To compare power between GEMMA and MTMM, we used real genotypes from the HMDP and NFBC1966 data, and we simulated phenotypes by adding genotype effects back to the original phenotypes[15,17]. Specifically, we first identified SNPs unassociated with the four phenotypes based on one-phenotype, two-phenotype and four-phenotype analyses (LRT p value > 0.1 in any of the 11 tests). We ordered the SNPs (76,780 in HMDP and 208,145 in NFBC1966) satisfying these criteria by their genomic location, and selected from them 10,000 evenly spaced SNPs to act as causal SNPs. For each causal SNP, we specified its effect size for the first trait (HDL) to explain a particular percentage of the phenotypic variance (proportion of variance explained, or PVE). Afterwards, we specified its effect for the second trait (TG) so that the proportion of variance in the second trait explained by the SNP equals to either 20% or 80% of the PVE in the first trait. We considered effect sizes for the two traits to be either in the same direction or in the opposite directions, and we added the simulated effects back to the original phenotypes to form the new simulated phenotypes. For each pre-specified PVE (ranged from 2% to 20% in HMDP and 0.04% to 0.4% in NFBC1966), we simulated 10,000 sets of phenotypes, one for each causal SNP, and calculated the p value for each SNP-phenotype pair. We calculated statistical power as the proportion of p values exceeding the genome-wide significance level at the conventional 0.05 level after Bonferroni correction (p=4.6×10−7 for HDMP and p=1.6×10−7 for NFBC1966). Notice that we simulated phenotypes based on HDL and TG in both data sets, and the two phenotypes are positively correlated in HMDP but negatively correlated in NFBC1966.

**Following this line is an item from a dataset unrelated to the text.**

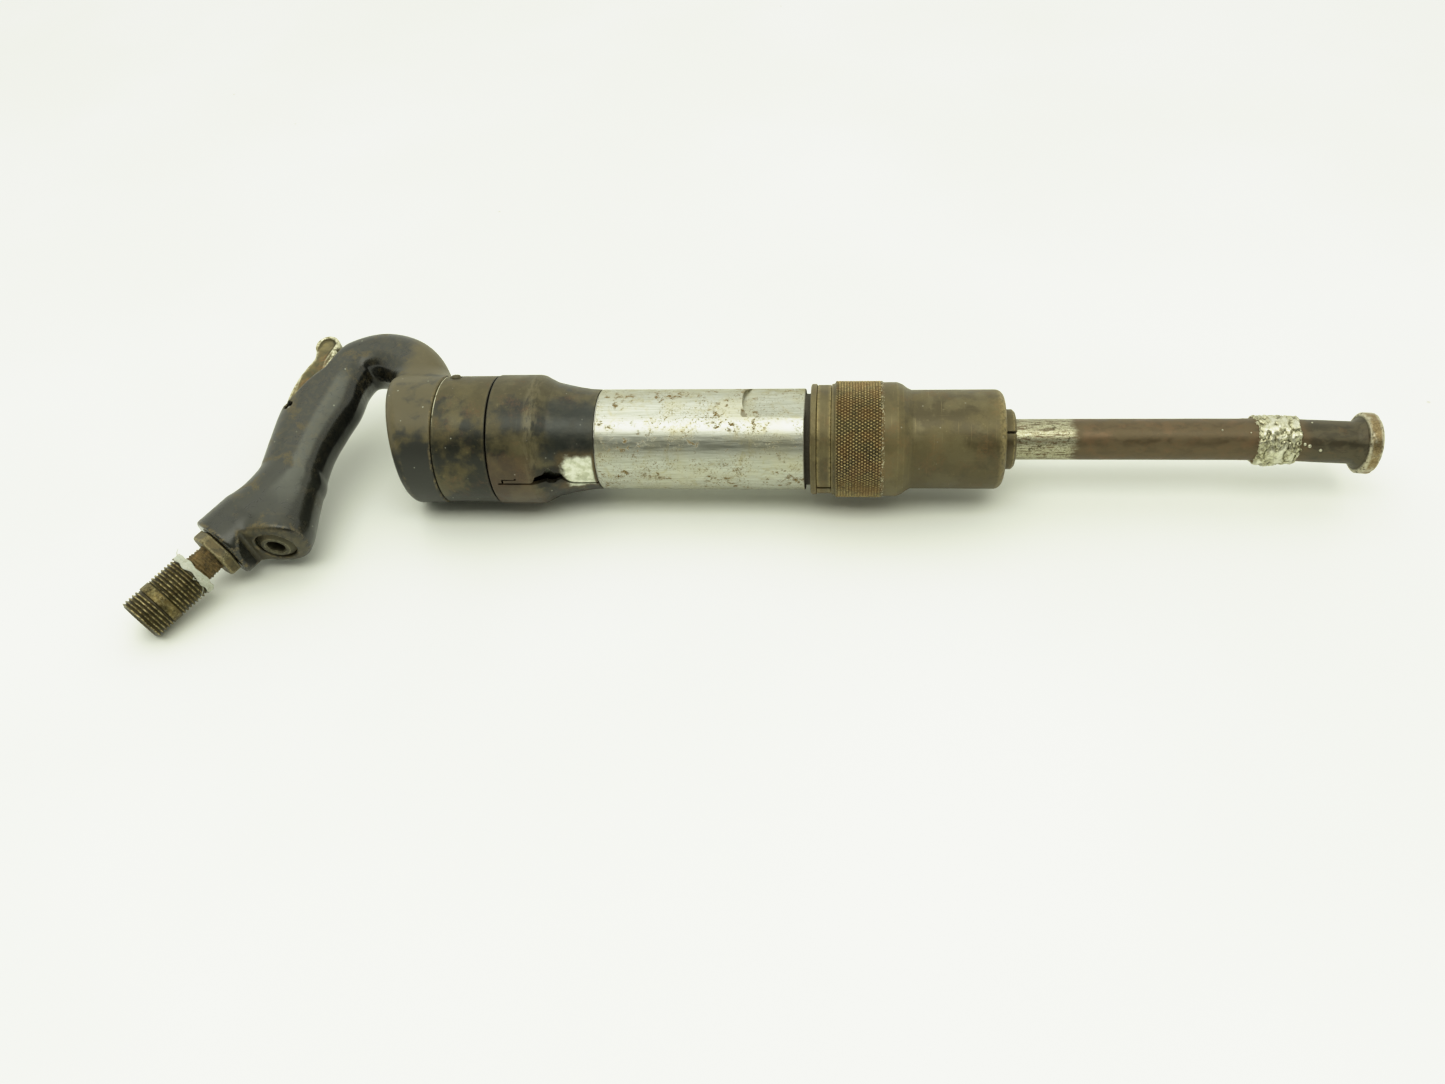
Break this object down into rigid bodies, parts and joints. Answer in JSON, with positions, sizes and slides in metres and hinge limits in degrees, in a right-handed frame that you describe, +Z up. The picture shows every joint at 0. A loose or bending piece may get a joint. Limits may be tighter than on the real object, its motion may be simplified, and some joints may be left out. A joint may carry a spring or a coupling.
{
  "type": "pneumatic chipping hammer",
  "caption": "Long pneumatic hammer with an open gooseneck handle, throttle lever, bright barrel, knurled retainer and a round tool with a flanged end.",
  "frame": {"origin": "middle of the tool's footprint on the bench it lies on", "axes": "+X along the barrel from the handle to the tool, +Z up off the bench, +Y towards the back of the gooseneck"},
  "size_m": [0.56, 0.1716, 0.0619],
  "materials": {
    "worn_black_casting": "black paint worn glossy by hand, rust at the edges",
    "oxidised_steel": "brown-black oxide with scratches and orange rust",
    "bright_steel": "bright ground steel with rust specks",
    "machined_steel": "machined, oiled",
    "tarnished_brass": "tarnished, bright on thread crests",
    "rusty_pipe": "rusty malleable iron",
    "black_rubber": "matt",
    "copper_gasket": "soft copper",
    "thread_tape": "grubby white film"
  },
  "bodies": {
    "hammer_body": {"barrel": "bright_steel", "cap_gasket": "copper_gasket", "clamp_sleeve": "oxidised_steel", "deflector_snap_ring": "machined_steel", "handle": "worn_black_casting", "hose_adapter": "tarnished_brass", "inlet_bushing": "rusty_pipe", "inlet_screen": "tarnished_brass", "lever_pin": "machined_steel", "lock_button_spring": "machined_steel", "pipe_nipple": "rusty_pipe", "shank_bushing": "machined_steel", "thread_tape": "thread_tape", "throttle_cap": "oxidised_steel", "throttle_seat": "machined_steel", "throttle_spring": "machined_steel", "valve_chest": "machined_steel", "valve_cover": "machined_steel", "valve_dowel_1": "machined_steel", "valve_dowel_2": "machined_steel", "valve_gasket": "copper_gasket"},
    "lever": {"throttle_lever": "oxidised_steel"},
    "push_pin": {"throttle_pin": "machined_steel"},
    "valve": {"throttle_valve": "machined_steel"},
    "spool": {"valve_spool": "machined_steel"},
    "piston": {"piston": "machined_steel"},
    "deflector": {"exhaust_deflector": "oxidised_steel"},
    "lock_button": {"lock_button": "oxidised_steel"},
    "retainer": {"retainer": "oxidised_steel", "retainer_lock_spring": "oxidised_steel", "retainer_bumper": "black_rubber"},
    "split_sleeve": {"split_sleeve_upper": "oxidised_steel", "split_sleeve_lower": "oxidised_steel"},
    "tool": {"tool_bit": "oxidised_steel"}
  },
  "joints": [
    {"name": "throttle_lever_press", "type": "hinge", "parent": "hammer_body", "child": "lever", "pos_m": [-0.22978, 0.03454, 0.0336], "axis": [0, 0.1994, -0.9799], "range_deg": [0, 8]},
    {"name": "throttle_pin_travel", "type": "slide", "parent": "hammer_body", "child": "push_pin", "axis": [0, -0.9799, -0.1994], "range_m": [0, 0.00153]},
    {"name": "throttle_valve_lift", "type": "slide", "parent": "hammer_body", "child": "valve", "axis": [0, -0.9799, -0.1994], "range_m": [0, 0.00153]},
    {"name": "valve_spool_shuttle", "type": "slide", "parent": "hammer_body", "child": "spool", "axis": [1, 0, 0], "range_m": [0, 0.0028]},
    {"name": "piston_stroke", "type": "slide", "parent": "hammer_body", "child": "piston", "axis": [1, 0, 0], "range_m": [0, 0.103]},
    {"name": "deflector_turn", "type": "hinge", "parent": "hammer_body", "child": "deflector", "pos_m": [-0.09538, 0.02161, 0.03097], "axis": [1, 0, 0], "continuous": true},
    {"name": "lock_button_press", "type": "slide", "parent": "hammer_body", "child": "lock_button", "axis": [0, -0.4384, -0.8988], "range_m": [0, 0.001]},
    {"name": "retainer_turn", "type": "hinge", "parent": "hammer_body", "child": "retainer", "pos_m": [0.06962, 0.02161, 0.03097], "axis": [1, 0, 0], "continuous": true},
    {"name": "split_sleeve_turn", "type": "hinge", "parent": "retainer", "child": "split_sleeve", "pos_m": [0.10462, 0.02161, 0.03097], "axis": [1, 0, 0], "continuous": true},
    {"name": "tool_travel", "type": "slide", "parent": "split_sleeve", "child": "tool", "axis": [1, 0, 0], "range_m": [0, 0.011]}
  ],
  "couplings": [
    {"joint": "throttle_pin_travel", "follows": "throttle_lever_press", "m_per_rad": 0.010743},
    {"joint": "throttle_valve_lift", "follows": "throttle_lever_press", "m_per_rad": 0.010743}
  ]
}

Our algorithms rely on fully observed phenotypes. To make the method more widely applicable, we developed a phenotype imputation scheme to impute missing phenotypes where necessary (Supplementary Note). To show the power gain of our imputation scheme versus simply dropping individuals with partially missing phenotypes, we performed a simulation study. Specifically, we used the same set of simulated phenotypes described above, but randomly made 2.5%, 5% or 10% of the individuals to have one phenotype missing. We calculated p values for each SNP-phenotype pair from the two approaches using GEMMA, and calculated statistical power at the conventional 0.05 level after Bonferroni correction.

Finally, we performed a power comparison between the four-phenotype analysis and the two-phenotype analysis using GEMMA, using simulations based on the two data sets. Specifically, we used the same set of 10,000 SNPs described above to act as causal SNPs, and we simulated phenotypes by adding genotype effects to the observed phenotypes, as above. For each causal SNP, we made it to affect either one, two, three or four phenotypes. When the causal SNP affected two or four phenotypes, its effects on randomly selected half of the traits were in the opposite direction as its effects on the other half. When the causal SNP affected three phenotypes, its effects on randomly selected two traits were in the opposite direction as its effect on the third trait. The SNP effect size for each affected phenotype was simulated independently to account for a pre-specified PVE of that phenotype (ranged from 0.5% to 5% in HMDP and 0.04% to 0.4% in NFBC1966), which was further scaled with a random factor draw from a uniform distribution U(0.8, 1). The simulated effects were added back to the original phenotypes to form the new simulated phenotypes. For the four-phenotype analysis, we calculated the p value for each SNP-phenotype pair and we calculated statistical power at the conventional 0.05 level after Bonferroni correction (p=4.6×10−7 for HDMP and p=1.6×10−7 for NFBC1966). For the two-phenotype analysis, we obtained the minimal p value from the six pair-wise analyses for each SNP, and calculated statistical power as the proportion of these p values exceeding either the same significance level (p=4.6×10−7 for HDMP and p=1.6×10−7 for NFBC1966), or a significance level that was further adjusted to account for the six tests performed (p=7.6×10−8 for HDMP and p= 2.6×10−8 for NFBC1966).